In the chapter "Supply and Allocation in Competitive Markets," the book seems to be confused about the very nature of buying and selling. "Is society satisfied with outcomes where the maximal amount of bread is produced," it asks, "or will modern democracies take loaves from the wealthy and pass them out to the poor?" Are the rich people just going to keep those loaves to grow mold? Why would they produce "the maximal amount of bread" to do that? Or are we talking about charity here? If so, let us note that Jesus did not perform the miracle of the loaves and taxes. We all know how "modern democracies take loaves from the wealthy." It's the slipups in the "pass them out to the poor" department that inspire a study of Econ.
It was not reassuring to learn that the men who run the companies where our 401(k)s are invested have minds filled with junk from the attic of Paul A. Samuelson's Economics.
There were newer texts than Economics for me to look at, and what they said wasn't so obviously wrong. But then again, what they said wasn't so obvious, period. Here are the first three sentences of Macroeconomics by David C. Colander (donated by Eric Owens, who lives next door to me and is taking Econ at the University of New Hampshire): "When an artist looks at the world, he sees color. When a musician looks at the world, she hears music. When an economist looks at the world, she sees a symphony of costs and benefits." Somebody change the CD, please.

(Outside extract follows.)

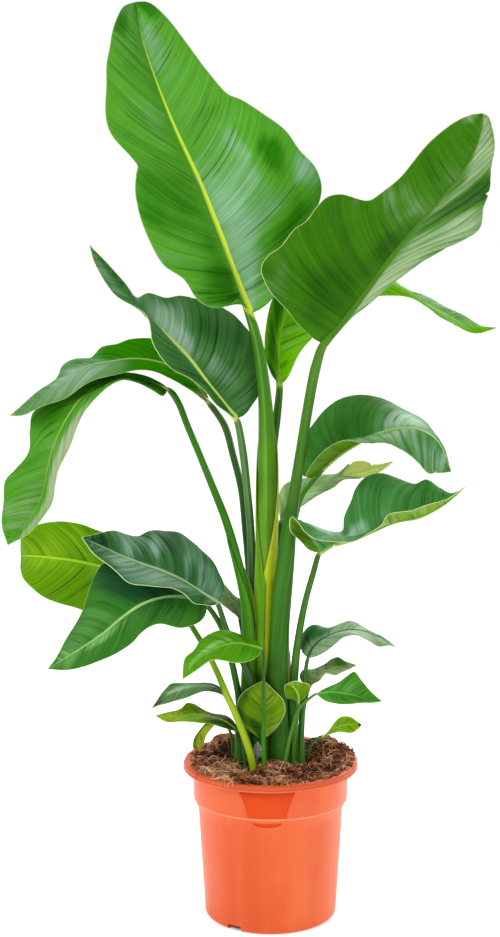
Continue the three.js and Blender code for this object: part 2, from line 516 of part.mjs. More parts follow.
// Width along a path whose points carry one, by the share of the path's length
function widthAlong(points, curve, share) {
  const target = share * curve.getLength();
  let walked = 0;
  for (let i = 0; i + 1 < points.length; i += 1) {
    const [from, to] = [points[i], points[i + 1]];
    const reach = Math.hypot(to[0] - from[0], to[1] - from[1], to[2] - from[2]);
    if (walked + reach >= target) return from[3] + (to[3] - from[3]) * (target - walked) / reach;
    walked += reach;
  }
  return points.at(-1)[3];
}

// The stem, whose top is sunk a little way under the blade's midrib
function stemTube(leaf, clearance) {
  const rib = smoothCurve(leaf.rib);
  const stemEnd = leaf.stem.at(-1)[3];
  const path = [...leaf.stem, [...leaf.rib[0], stemEnd * 0.8],
    [...rib.getPointAt(STEM_REACH).toArray(), stemEnd * 0.5]];
  const curve = smoothCurve(path);
  const steps = Math.max(6, Math.round(curve.getLength() / STEM_STEP));
  const frames = curve.computeFrenetFrames(steps, false);
  const sides = stemEnd > 7 ? 8 : 6;
  const rings = frames.normals.map((normal, step) => {
    const centre = curve.getPointAt(step / steps);
    const radius = widthAlong(path, curve, step / steps) / 2 + clearance;
    return Array.from({ length: sides }, (_, side) => {
      const angle = side / sides * 2 * Math.PI;
      return centre.clone()
        .addScaledVector(normal, radius * Math.cos(angle))
        .addScaledVector(frames.binormals[step], radius * Math.sin(angle));
    });
  });
  if (clearance > 0) rings[0].forEach((point) => point.setZ(point.z - clearance));
  return toSolid(skinRings(rings));
}

// Depth of the midrib's keel under the blade, which thins out towards the tip
function keelDepth(leaf, share) {
  return KEEL_SHARE * leaf.stem.at(-1)[3] * (1 - share);
}

// One row of points over half the blade, from beside the midrib out to the margin
function halfRow(leaf, middle, forward, reach, side, share, ripple) {
  const normal = reach.clone().cross(forward).multiplyScalar(side * leaf.upper).normalize();
  const keelEdge = Math.min(0.3, KEEL_SLOPE * (keelDepth(leaf, share) + 0.5) / reach.length());
  return Array.from({ length: leaf.strips + 1 }, (_, strip) => {
    const out = keelEdge + (1 - keelEdge) * strip / leaf.strips;
    const bulge = BLADE_BULGE * reach.length() * 4 * out * (1 - out);
    const lift = bulge + ripple * out * out * Math.sin(Math.PI * share);
    return middle.clone().addScaledVector(reach, out).addScaledVector(normal, lift);
  });
}

// Rows of points over the blade, from the left margin over the midrib to the right margin
function bladeRows(leaf, order, shares) {
  const rib = smoothCurve(leaf.rib);
  const [base, tip] = [leaf.rib[0], leaf.rib.at(-1)];
  const margins = [smoothCurve([base, ...leaf.left, tip]), smoothCurve([base, ...leaf.right, tip])];
  return shares.map((share) => {
    const middle = rib.getPointAt(share);
    const forward = rib.getTangentAt(share);
    const [left, right] = margins.map((margin, half) => {
      const reach = margin.getPointAt(share ** VEIN_SLANT).sub(middle);
      const turn = order * GOLDEN_ANGLE + half + 2 * Math.PI * margin.getLength() * share / RIPPLE_LENGTH;
      return halfRow(leaf, middle, forward, reach, half * 2 - 1, share, RIPPLE * Math.sin(turn));
    });
    return [...left.reverse(), middle, ...right];
  });
}

// Unit normals of the rows' surface, from each point's neighbours
function rowNormals(rows) {
  return rows.map((row, i) => row.map((_, j) => {
    const before = rows[Math.max(0, i - 1)][j];
    const after = rows[Math.min(rows.length - 1, i + 1)][j];
    const side = row[Math.min(row.length - 1, j + 1)].clone().sub(row[Math.max(0, j - 1)]);
    return side.cross(after.clone().sub(before)).normalize();
  }));
}

// The blade as a thin closed sheet whose two faces are split alike, with a keel along the midrib
function bladeSheet(leaf, order) {
  const rib = smoothCurve(leaf.rib);
  const rowCount = Math.max(4, Math.round(rib.getLength() / leaf.rowLength));
  const shares = Array.from({ length: rowCount + 1 }, (_, row) => (
    Math.min(0.985, Math.max(0.012, row / rowCount))));
  const rows = bladeRows(leaf, order, shares);
  const normals = rowNormals(rows);
  const across = rows[0].length;
  const centre = leaf.strips + 1;
  const face = (direction) => rows.map((row, i) => row.map((point, j) => {
    const keel = j === centre && direction !== leaf.upper ? keelDepth(leaf, shares[i]) : 0;
    return point.clone().addScaledVector(normals[i][j], direction * (BLADE_THICKNESS / 2 + keel));
  }));
  const points = [...face(1), ...face(-1)].flat();
  const size = rows.length * across;
  const triangles = [];
  for (let i = 0; i + 1 < rows.length; i += 1) {
    for (let j = 0; j + 1 < across; j += 1) {
      const a = i * across + j;
      const [b, c, d] = [a + 1, a + across + 1, a + across];
      triangles.push(a, b, c, a, c, d);
      triangles.push(a + size, c + size, b + size, a + size, d + size, c + size);
    }
  }
  const edge = [];
  for (let j = 0; j < across; j += 1) edge.push(j);
  for (let i = 1; i < rows.length; i += 1) edge.push(i * across + across - 1);
  for (let j = across - 2; j >= 0; j -= 1) edge.push((rows.length - 1) * across + j);
  for (let i = rows.length - 2; i > 0; i -= 1) edge.push(i * across);
  edge.forEach((a, index) => {
    const b = edge[(index + 1) % edge.length];
    triangles.push(a, a + size, b + size, a, b + size, b);
  });
  const geometry = new THREE.BufferGeometry();
  geometry.setAttribute('position', new THREE.Float32BufferAttribute(
    points.flatMap((point) => point.toArray()), 3));
  geometry.setIndex(triangles);
  return toSolid(geometry);
}

function material(color, roughness) {
  return new THREE.MeshStandardMaterial({ color, roughness, metalness: 0 });
}

const plant = new THREE.Group();
plant.name = 'potted_bird_of_paradise';
plant.add(toMesh(makePot(), 'pot', material(0xf2703c, 0.4)));
plant.add(toMesh(makeSoil(LEAVES.map((leaf) => stemTube(leaf, HOLE_CLEARANCE))), 'soil',
  material(0x3a2a1e, 0.95)));
LEAVES.forEach((leaf, order) => {
  const solid = stemTube(leaf, 0).add(bladeSheet(leaf, order));
  plant.add(toMesh(solid, leaf.name, material(GREENS[leaf.green], 0.45)));
});

export default plant;
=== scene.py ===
# %% [markdown]
# # A bird of paradise plant in an orange nursery pot
#
# The plant is a fan of leaves on long stems. A leaf is a stem, a midrib and two half-blades whose
# veins run side by side out to the margin. The CAD model holds each leaf, the soil and the pot at
# their real size. This lesson builds a finer piece in each one's place, in metres and in the same
# frame, and gives it its finish.

# %% Frame and libraries
import math
import random
import bmesh
import bpy
import numpy as np
from mathutils import Matrix, Vector, noise


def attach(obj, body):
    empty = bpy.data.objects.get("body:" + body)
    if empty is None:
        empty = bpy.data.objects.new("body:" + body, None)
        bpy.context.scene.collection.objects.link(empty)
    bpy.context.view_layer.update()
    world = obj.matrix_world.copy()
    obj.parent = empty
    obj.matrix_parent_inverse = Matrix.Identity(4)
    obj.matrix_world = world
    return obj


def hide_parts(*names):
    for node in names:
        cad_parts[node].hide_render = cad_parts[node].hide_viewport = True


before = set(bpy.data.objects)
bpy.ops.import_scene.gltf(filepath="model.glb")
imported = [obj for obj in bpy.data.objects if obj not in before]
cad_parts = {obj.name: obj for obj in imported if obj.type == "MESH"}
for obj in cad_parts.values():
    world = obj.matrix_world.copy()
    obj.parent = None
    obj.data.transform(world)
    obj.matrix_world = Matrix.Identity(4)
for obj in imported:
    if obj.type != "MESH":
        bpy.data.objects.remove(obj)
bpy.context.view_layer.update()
MM = 0.001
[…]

The textbooks weren't good. This sent me to the original source material, the classics of economic thought. But here I had to admit, as I was tacitly admitting thirty years ago, that I don't have the brains to be a Tri-Delt. The Wealth of Nations, Das Kapital, The General Theory of Whatchmacallit were impressive works and looked swell on my bookshelf, but they put me to sleep faster than the economic news of the '70s had.
There were, of course, popular books on economics, but the really popular books were about extraordinary people doing extraordinary things and getting fabulously wealthy or going to jail--preferably both. I was interested in ordinary people doing ordinary things and getting by. And the less popular but more worthwhile books on economics all seemed to presume that I'd made it through something like Economics without blowing a fuse.
So I gave up trying to be smart about economics. I decided that if I wanted to know why some places were rich and other places were poor, I should go to those places. I would visit different economic systems: free market, socialist, and systems nobody could figure out. I'd look at economically successful societies: the U.S., Sweden, Hong Kong. I'd look at economically unsuccessful societies: Albania, Cuba, Tanzania. And I'd look at societies that hadn't decided whether to be successful or not: Russia and mainland China. I'd wander around, gape at things, and simply ask people, "Why are you so broke?" Or "How come you're shitting in high cotton?"